#### Aim:
Extract all lines from the data beneath that include the word "record".

Rows from an object dataset:

#####

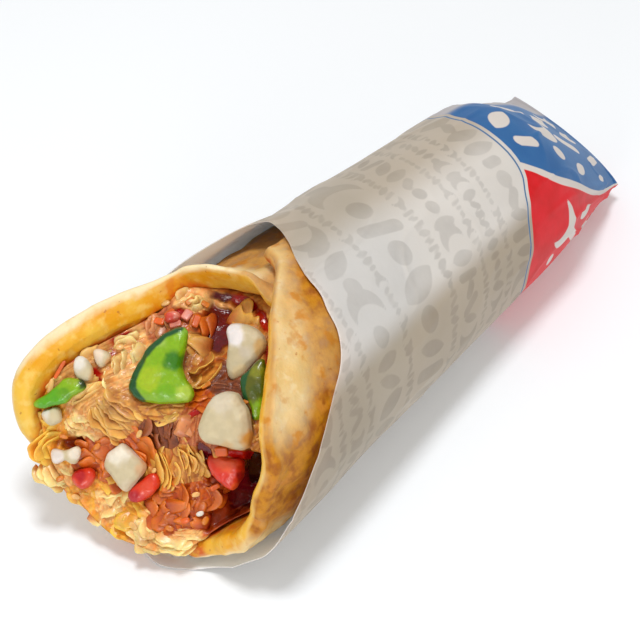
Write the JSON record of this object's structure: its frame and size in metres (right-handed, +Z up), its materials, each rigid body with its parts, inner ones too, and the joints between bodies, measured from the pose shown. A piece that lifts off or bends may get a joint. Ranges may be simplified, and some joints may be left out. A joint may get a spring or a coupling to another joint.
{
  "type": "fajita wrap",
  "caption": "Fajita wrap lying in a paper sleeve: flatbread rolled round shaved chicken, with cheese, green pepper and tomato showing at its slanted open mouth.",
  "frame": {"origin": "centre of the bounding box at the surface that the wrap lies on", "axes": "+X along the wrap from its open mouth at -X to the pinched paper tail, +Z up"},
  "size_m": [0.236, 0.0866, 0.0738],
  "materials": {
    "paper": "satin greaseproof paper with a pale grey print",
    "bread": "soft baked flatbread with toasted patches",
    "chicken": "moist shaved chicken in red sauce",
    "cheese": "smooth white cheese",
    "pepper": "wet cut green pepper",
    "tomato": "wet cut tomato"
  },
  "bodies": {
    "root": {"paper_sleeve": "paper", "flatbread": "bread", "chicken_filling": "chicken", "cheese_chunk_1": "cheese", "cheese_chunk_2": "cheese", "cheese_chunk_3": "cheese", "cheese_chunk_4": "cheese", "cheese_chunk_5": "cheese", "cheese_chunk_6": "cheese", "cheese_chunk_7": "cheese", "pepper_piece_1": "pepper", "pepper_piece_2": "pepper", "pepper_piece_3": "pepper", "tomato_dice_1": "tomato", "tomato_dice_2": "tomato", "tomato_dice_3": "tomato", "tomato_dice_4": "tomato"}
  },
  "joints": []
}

#####

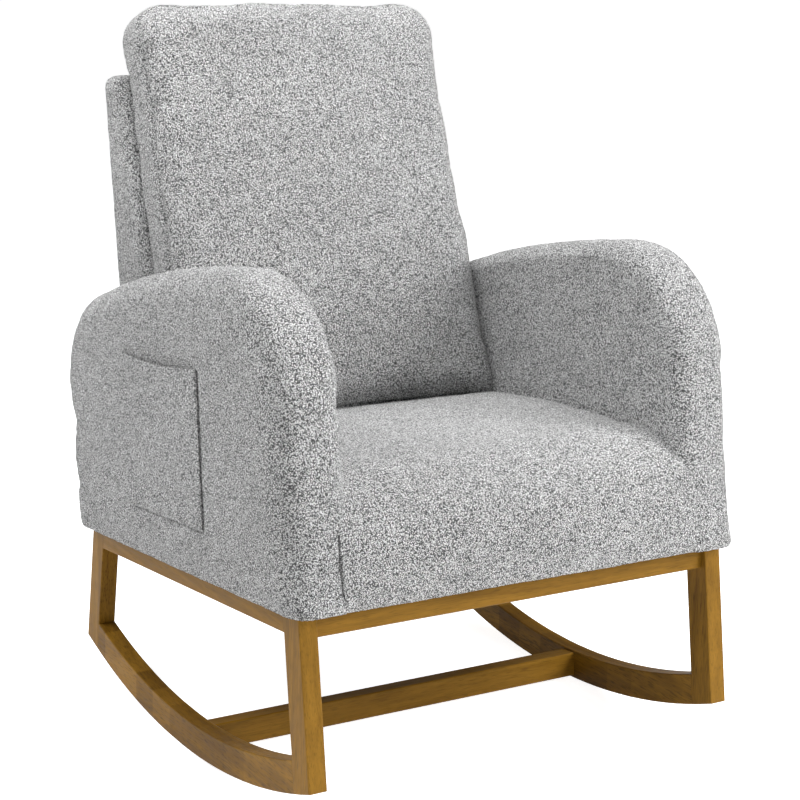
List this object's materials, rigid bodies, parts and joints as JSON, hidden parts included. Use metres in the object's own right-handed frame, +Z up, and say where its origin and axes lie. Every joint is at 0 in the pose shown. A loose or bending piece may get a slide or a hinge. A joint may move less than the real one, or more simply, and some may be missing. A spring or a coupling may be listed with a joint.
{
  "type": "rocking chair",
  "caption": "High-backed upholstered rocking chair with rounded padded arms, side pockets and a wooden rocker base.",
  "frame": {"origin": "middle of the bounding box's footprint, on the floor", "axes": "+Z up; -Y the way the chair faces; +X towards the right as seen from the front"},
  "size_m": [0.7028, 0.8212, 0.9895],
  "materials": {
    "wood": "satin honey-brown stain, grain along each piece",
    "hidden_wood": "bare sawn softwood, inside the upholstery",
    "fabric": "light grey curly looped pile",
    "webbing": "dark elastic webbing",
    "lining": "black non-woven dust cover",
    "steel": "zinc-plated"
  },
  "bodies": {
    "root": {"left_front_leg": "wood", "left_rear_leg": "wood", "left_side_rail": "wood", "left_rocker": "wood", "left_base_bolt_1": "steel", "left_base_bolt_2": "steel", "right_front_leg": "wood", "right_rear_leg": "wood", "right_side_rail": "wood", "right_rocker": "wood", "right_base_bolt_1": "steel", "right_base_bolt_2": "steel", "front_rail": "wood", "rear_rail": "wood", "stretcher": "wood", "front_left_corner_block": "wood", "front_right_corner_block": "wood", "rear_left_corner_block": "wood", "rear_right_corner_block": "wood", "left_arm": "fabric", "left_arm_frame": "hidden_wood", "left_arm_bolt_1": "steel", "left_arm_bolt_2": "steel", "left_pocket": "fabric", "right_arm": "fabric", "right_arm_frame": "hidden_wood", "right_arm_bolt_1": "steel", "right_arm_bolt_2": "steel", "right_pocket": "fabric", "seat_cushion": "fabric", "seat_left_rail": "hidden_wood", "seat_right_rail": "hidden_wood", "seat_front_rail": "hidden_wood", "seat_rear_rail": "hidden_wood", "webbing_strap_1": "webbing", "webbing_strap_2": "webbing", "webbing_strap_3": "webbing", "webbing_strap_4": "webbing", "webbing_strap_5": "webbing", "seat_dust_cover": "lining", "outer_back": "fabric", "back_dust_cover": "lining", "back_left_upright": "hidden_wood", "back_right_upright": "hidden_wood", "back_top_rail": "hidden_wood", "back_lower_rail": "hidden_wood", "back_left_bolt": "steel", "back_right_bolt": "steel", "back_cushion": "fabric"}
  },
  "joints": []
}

#####

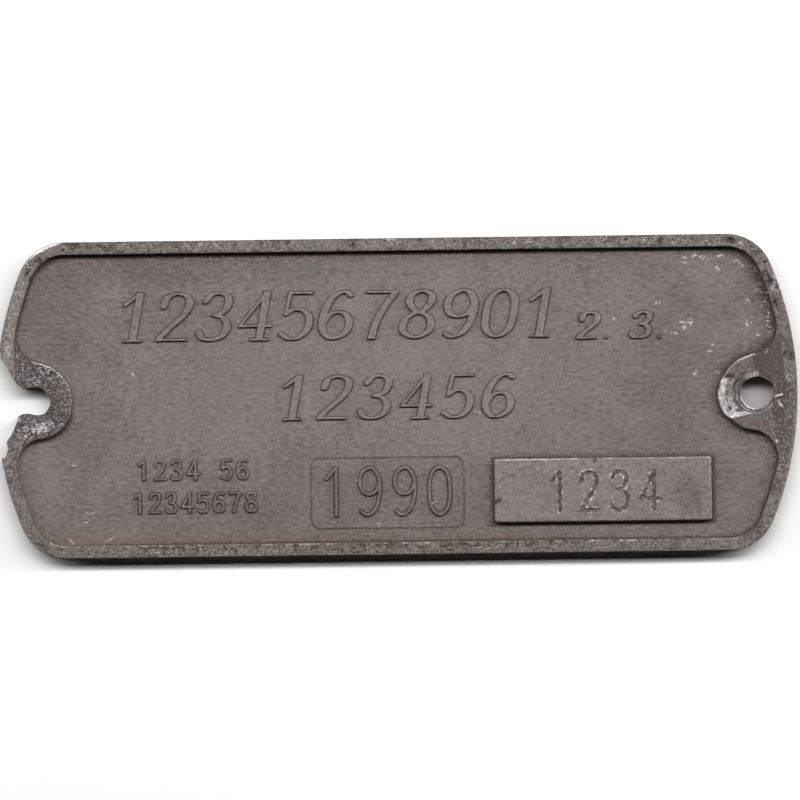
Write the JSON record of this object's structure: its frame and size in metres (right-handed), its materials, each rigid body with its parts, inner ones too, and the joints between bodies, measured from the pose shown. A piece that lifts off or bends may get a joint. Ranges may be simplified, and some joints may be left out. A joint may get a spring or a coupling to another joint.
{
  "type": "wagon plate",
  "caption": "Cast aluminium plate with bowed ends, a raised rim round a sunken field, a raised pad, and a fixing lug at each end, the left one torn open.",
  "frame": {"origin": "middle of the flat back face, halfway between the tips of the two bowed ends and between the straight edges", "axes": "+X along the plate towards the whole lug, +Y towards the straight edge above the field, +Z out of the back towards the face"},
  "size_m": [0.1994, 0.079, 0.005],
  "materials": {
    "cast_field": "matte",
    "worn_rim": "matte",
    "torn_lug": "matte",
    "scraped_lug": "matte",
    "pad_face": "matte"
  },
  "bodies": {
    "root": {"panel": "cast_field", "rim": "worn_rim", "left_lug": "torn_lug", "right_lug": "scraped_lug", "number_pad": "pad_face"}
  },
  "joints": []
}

#####

#### Answer to this exercise:
Write the JSON record of this object's structure: its frame and size in metres (right-handed, +Z up), its materials, each rigid body with its parts, inner ones too, and the joints between bodies, measured from the pose shown. A piece that lifts off or bends may get a joint. Ranges may be simplified, and some joints may be left out. A joint may get a spring or a coupling to another joint.
Write the JSON record of this object's structure: its frame and size in metres (right-handed), its materials, each rigid body with its parts, inner ones too, and the joints between bodies, measured from the pose shown. A piece that lifts off or bends may get a joint. Ranges may be simplified, and some joints may be left out. A joint may get a spring or a coupling to another joint.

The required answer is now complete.